Write out every record below exactly as it appears.

◆ **DATA FOR PROCESSING**:
---*---
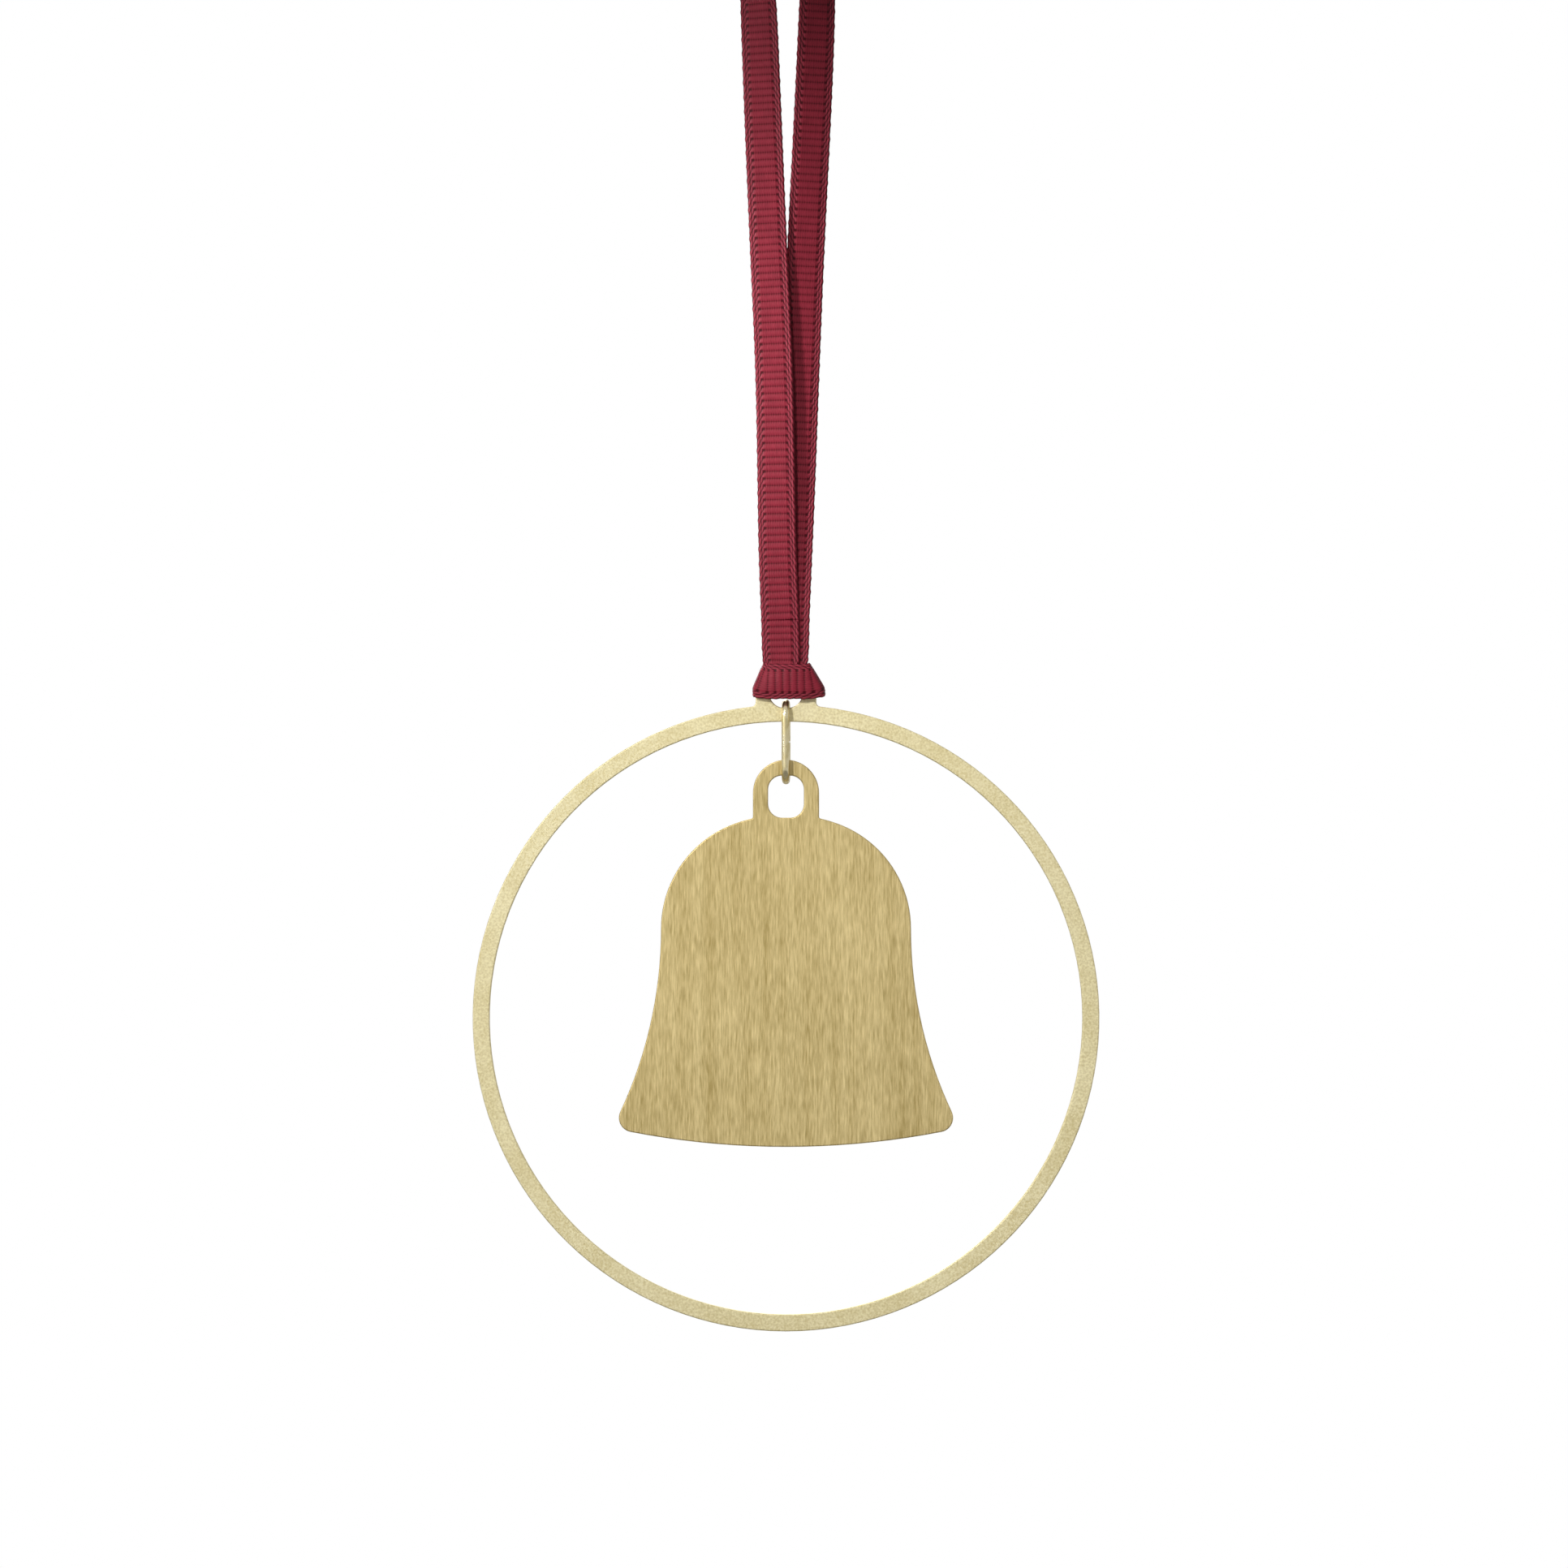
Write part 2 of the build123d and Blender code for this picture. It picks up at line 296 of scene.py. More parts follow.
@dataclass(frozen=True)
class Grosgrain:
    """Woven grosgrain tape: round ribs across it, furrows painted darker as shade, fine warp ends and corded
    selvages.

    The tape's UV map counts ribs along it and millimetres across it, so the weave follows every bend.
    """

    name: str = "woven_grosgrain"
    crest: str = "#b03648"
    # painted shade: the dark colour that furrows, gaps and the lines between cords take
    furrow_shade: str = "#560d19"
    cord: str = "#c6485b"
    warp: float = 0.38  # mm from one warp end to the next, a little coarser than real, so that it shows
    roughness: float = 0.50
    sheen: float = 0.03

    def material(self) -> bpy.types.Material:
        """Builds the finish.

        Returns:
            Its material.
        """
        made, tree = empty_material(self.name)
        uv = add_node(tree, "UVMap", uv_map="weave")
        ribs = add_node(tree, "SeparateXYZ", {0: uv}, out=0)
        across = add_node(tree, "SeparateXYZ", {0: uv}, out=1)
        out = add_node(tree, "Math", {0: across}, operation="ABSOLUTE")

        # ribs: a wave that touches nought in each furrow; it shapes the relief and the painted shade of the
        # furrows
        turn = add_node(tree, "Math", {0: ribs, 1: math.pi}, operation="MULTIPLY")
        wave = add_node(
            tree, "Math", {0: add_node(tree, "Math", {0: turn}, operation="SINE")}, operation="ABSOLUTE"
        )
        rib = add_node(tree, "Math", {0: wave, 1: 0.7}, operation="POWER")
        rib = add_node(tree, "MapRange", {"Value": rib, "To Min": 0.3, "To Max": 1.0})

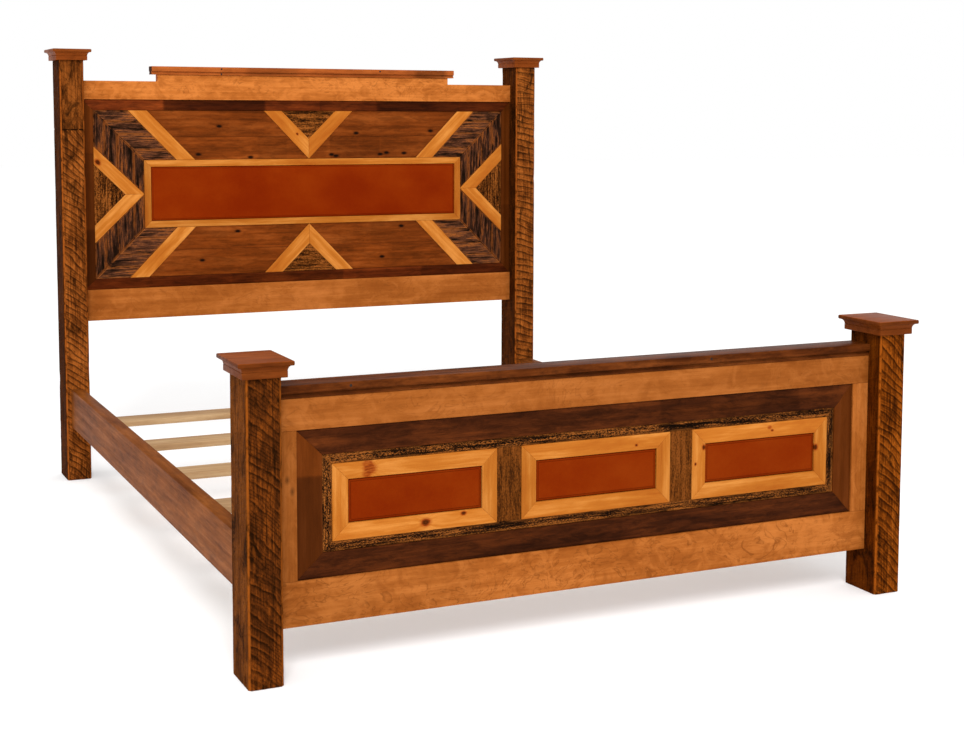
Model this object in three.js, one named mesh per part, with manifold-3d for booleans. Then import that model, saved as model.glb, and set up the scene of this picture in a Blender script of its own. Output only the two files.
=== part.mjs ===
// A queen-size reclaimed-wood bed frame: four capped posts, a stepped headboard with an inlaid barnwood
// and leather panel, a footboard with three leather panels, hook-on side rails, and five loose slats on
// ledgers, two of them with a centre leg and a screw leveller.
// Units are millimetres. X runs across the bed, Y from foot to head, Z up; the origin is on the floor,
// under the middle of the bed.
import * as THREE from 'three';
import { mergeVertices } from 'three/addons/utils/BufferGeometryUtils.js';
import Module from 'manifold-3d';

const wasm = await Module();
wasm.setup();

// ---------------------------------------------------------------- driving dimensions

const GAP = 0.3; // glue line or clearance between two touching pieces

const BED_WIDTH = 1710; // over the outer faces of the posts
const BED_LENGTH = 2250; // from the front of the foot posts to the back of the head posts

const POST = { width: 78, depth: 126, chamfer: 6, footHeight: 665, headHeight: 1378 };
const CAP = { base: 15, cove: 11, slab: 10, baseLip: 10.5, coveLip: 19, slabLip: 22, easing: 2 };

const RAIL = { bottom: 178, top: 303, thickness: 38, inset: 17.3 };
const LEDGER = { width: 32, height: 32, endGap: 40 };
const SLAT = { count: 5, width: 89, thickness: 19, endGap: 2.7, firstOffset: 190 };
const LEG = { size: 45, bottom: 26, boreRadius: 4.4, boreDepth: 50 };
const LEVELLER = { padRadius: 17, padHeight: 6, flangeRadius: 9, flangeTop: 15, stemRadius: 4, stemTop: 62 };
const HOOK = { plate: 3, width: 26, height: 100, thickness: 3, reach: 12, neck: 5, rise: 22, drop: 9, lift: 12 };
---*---
◆ **RESPONSE TO THE TASK**:
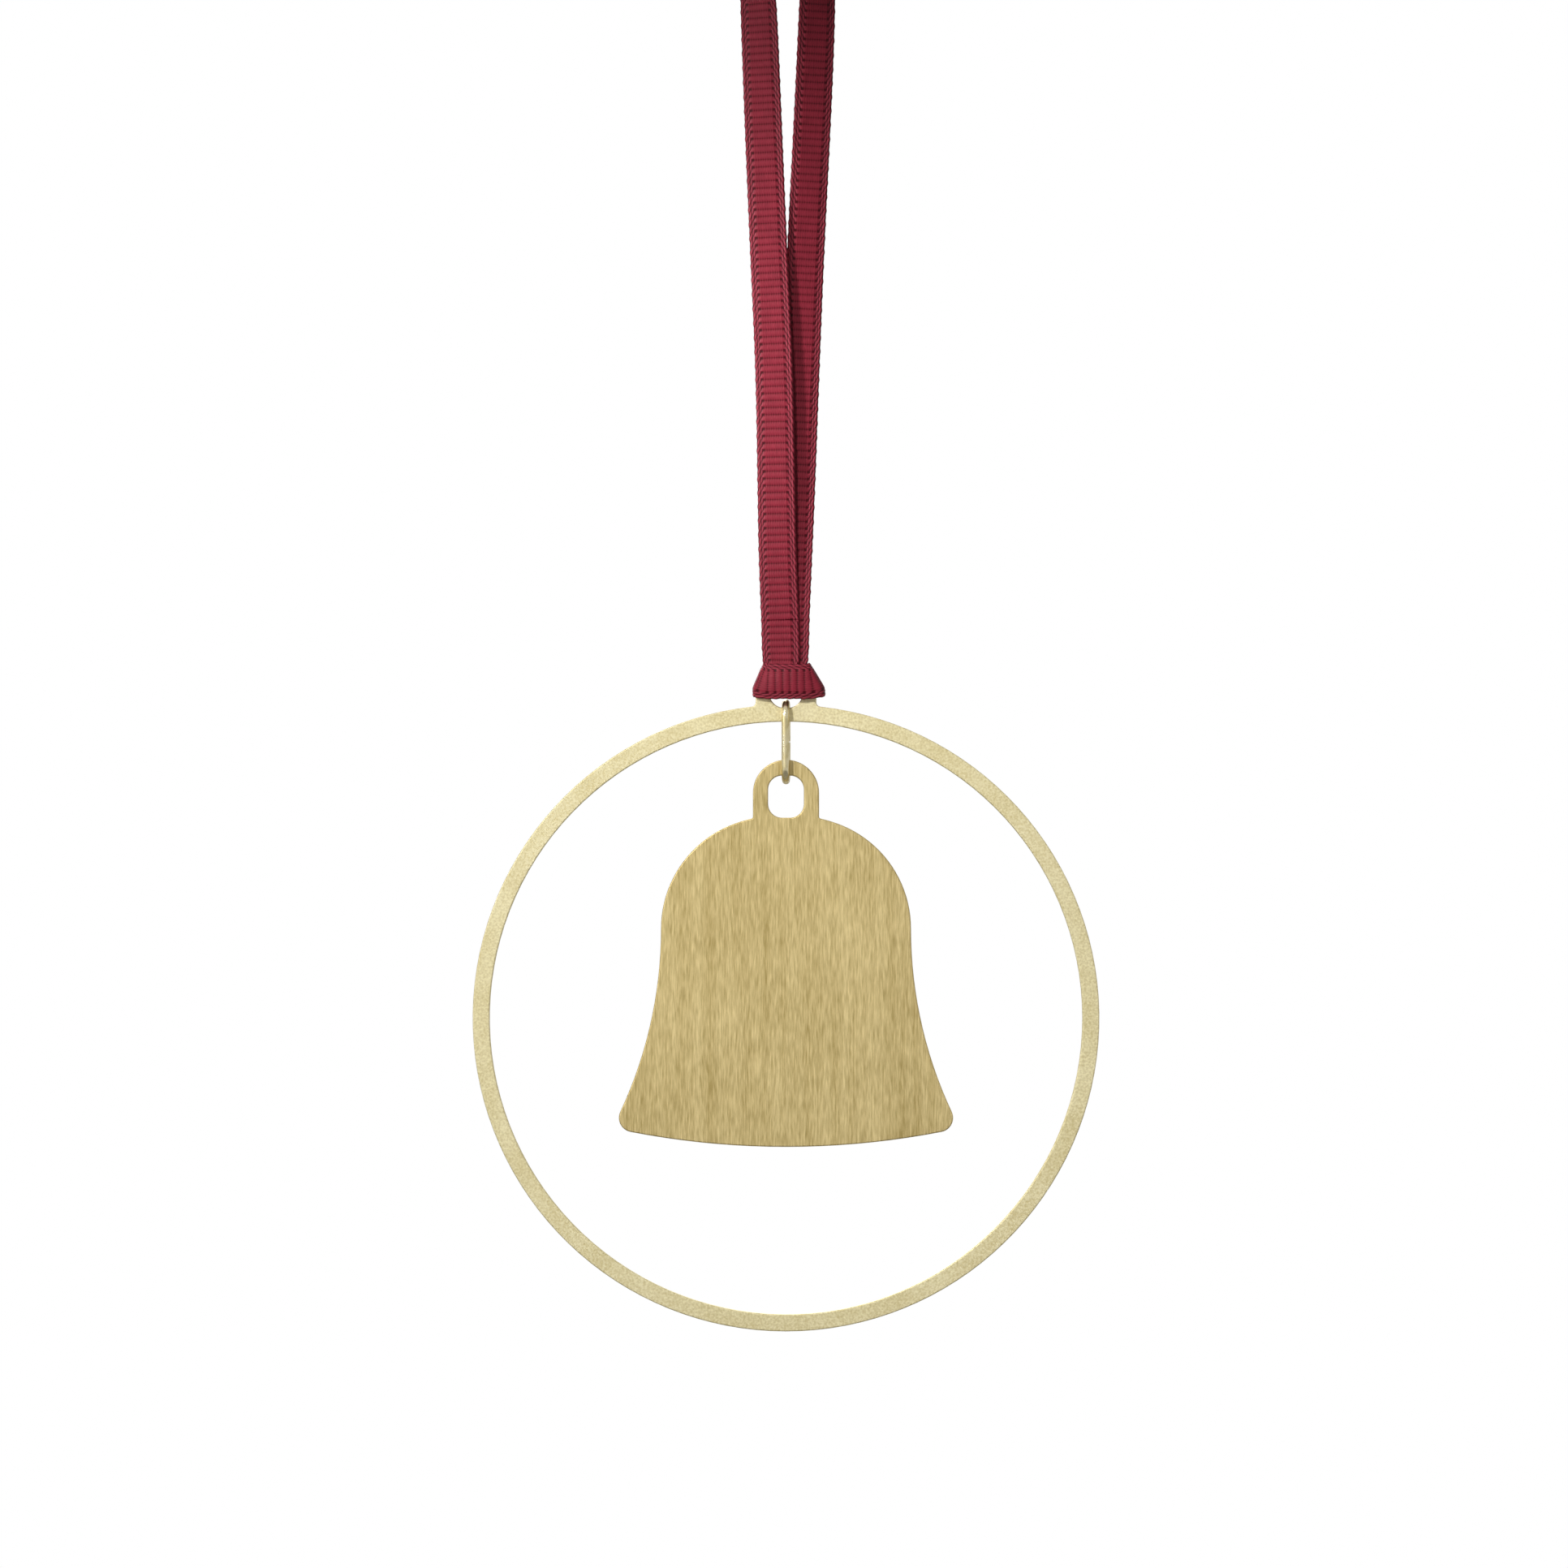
Write part 2 of the build123d and Blender code for this picture. It picks up at line 296 of scene.py. More parts follow.
@dataclass(frozen=True)
class Grosgrain:
    """Woven grosgrain tape: round ribs across it, furrows painted darker as shade, fine warp ends and corded
    selvages.

    The tape's UV map counts ribs along it and millimetres across it, so the weave follows every bend.
    """

    name: str = "woven_grosgrain"
    crest: str = "#b03648"
    # painted shade: the dark colour that furrows, gaps and the lines between cords take
    furrow_shade: str = "#560d19"
    cord: str = "#c6485b"
    warp: float = 0.38  # mm from one warp end to the next, a little coarser than real, so that it shows
    roughness: float = 0.50
    sheen: float = 0.03

    def material(self) -> bpy.types.Material:
        """Builds the finish.

        Returns:
            Its material.
        """
        made, tree = empty_material(self.name)
        uv = add_node(tree, "UVMap", uv_map="weave")
        ribs = add_node(tree, "SeparateXYZ", {0: uv}, out=0)
        across = add_node(tree, "SeparateXYZ", {0: uv}, out=1)
        out = add_node(tree, "Math", {0: across}, operation="ABSOLUTE")

        # ribs: a wave that touches nought in each furrow; it shapes the relief and the painted shade of the
        # furrows
        turn = add_node(tree, "Math", {0: ribs, 1: math.pi}, operation="MULTIPLY")
        wave = add_node(
            tree, "Math", {0: add_node(tree, "Math", {0: turn}, operation="SINE")}, operation="ABSOLUTE"
        )
        rib = add_node(tree, "Math", {0: wave, 1: 0.7}, operation="POWER")
        rib = add_node(tree, "MapRange", {"Value": rib, "To Min": 0.3, "To Max": 1.0})

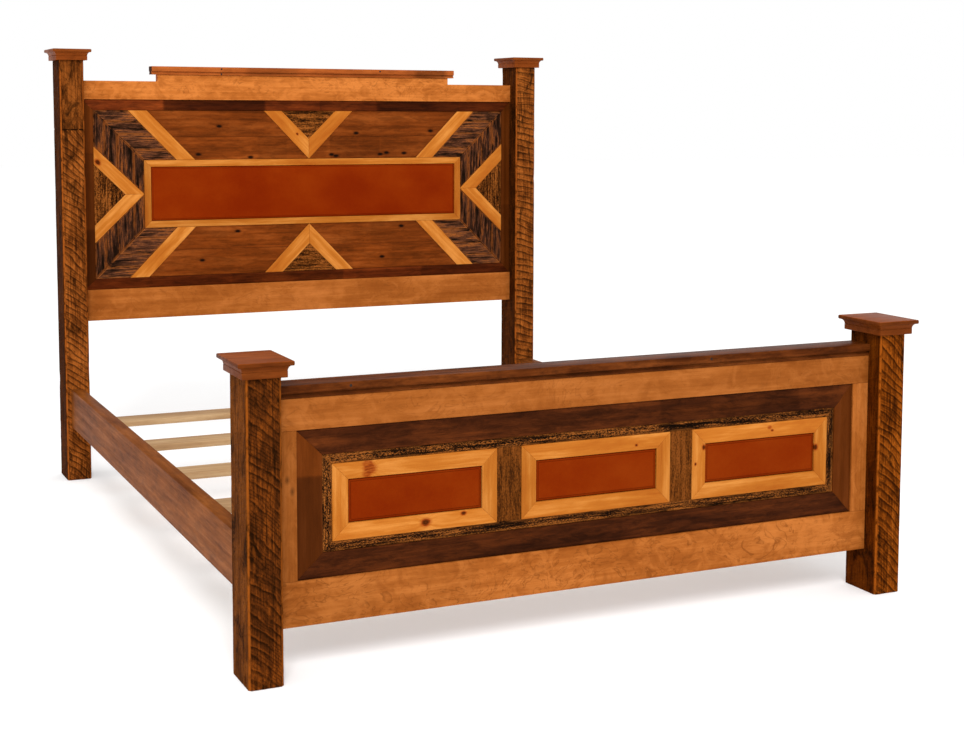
Model this object in three.js, one named mesh per part, with manifold-3d for booleans. Then import that model, saved as model.glb, and set up the scene of this picture in a Blender script of its own. Output only the two files.
=== part.mjs ===
// A queen-size reclaimed-wood bed frame: four capped posts, a stepped headboard with an inlaid barnwood
// and leather panel, a footboard with three leather panels, hook-on side rails, and five loose slats on
// ledgers, two of them with a centre leg and a screw leveller.
// Units are millimetres. X runs across the bed, Y from foot to head, Z up; the origin is on the floor,
// under the middle of the bed.
import * as THREE from 'three';
import { mergeVertices } from 'three/addons/utils/BufferGeometryUtils.js';
import Module from 'manifold-3d';

const wasm = await Module();
wasm.setup();

// ---------------------------------------------------------------- driving dimensions

const GAP = 0.3; // glue line or clearance between two touching pieces

const BED_WIDTH = 1710; // over the outer faces of the posts
const BED_LENGTH = 2250; // from the front of the foot posts to the back of the head posts

const POST = { width: 78, depth: 126, chamfer: 6, footHeight: 665, headHeight: 1378 };
const CAP = { base: 15, cove: 11, slab: 10, baseLip: 10.5, coveLip: 19, slabLip: 22, easing: 2 };

const RAIL = { bottom: 178, top: 303, thickness: 38, inset: 17.3 };
const LEDGER = { width: 32, height: 32, endGap: 40 };
const SLAT = { count: 5, width: 89, thickness: 19, endGap: 2.7, firstOffset: 190 };
const LEG = { size: 45, bottom: 26, boreRadius: 4.4, boreDepth: 50 };
const LEVELLER = { padRadius: 17, padHeight: 6, flangeRadius: 9, flangeTop: 15, stemRadius: 4, stemTop: 62 };
const HOOK = { plate: 3, width: 26, height: 100, thickness: 3, reach: 12, neck: 5, rise: 22, drop: 9, lift: 12 };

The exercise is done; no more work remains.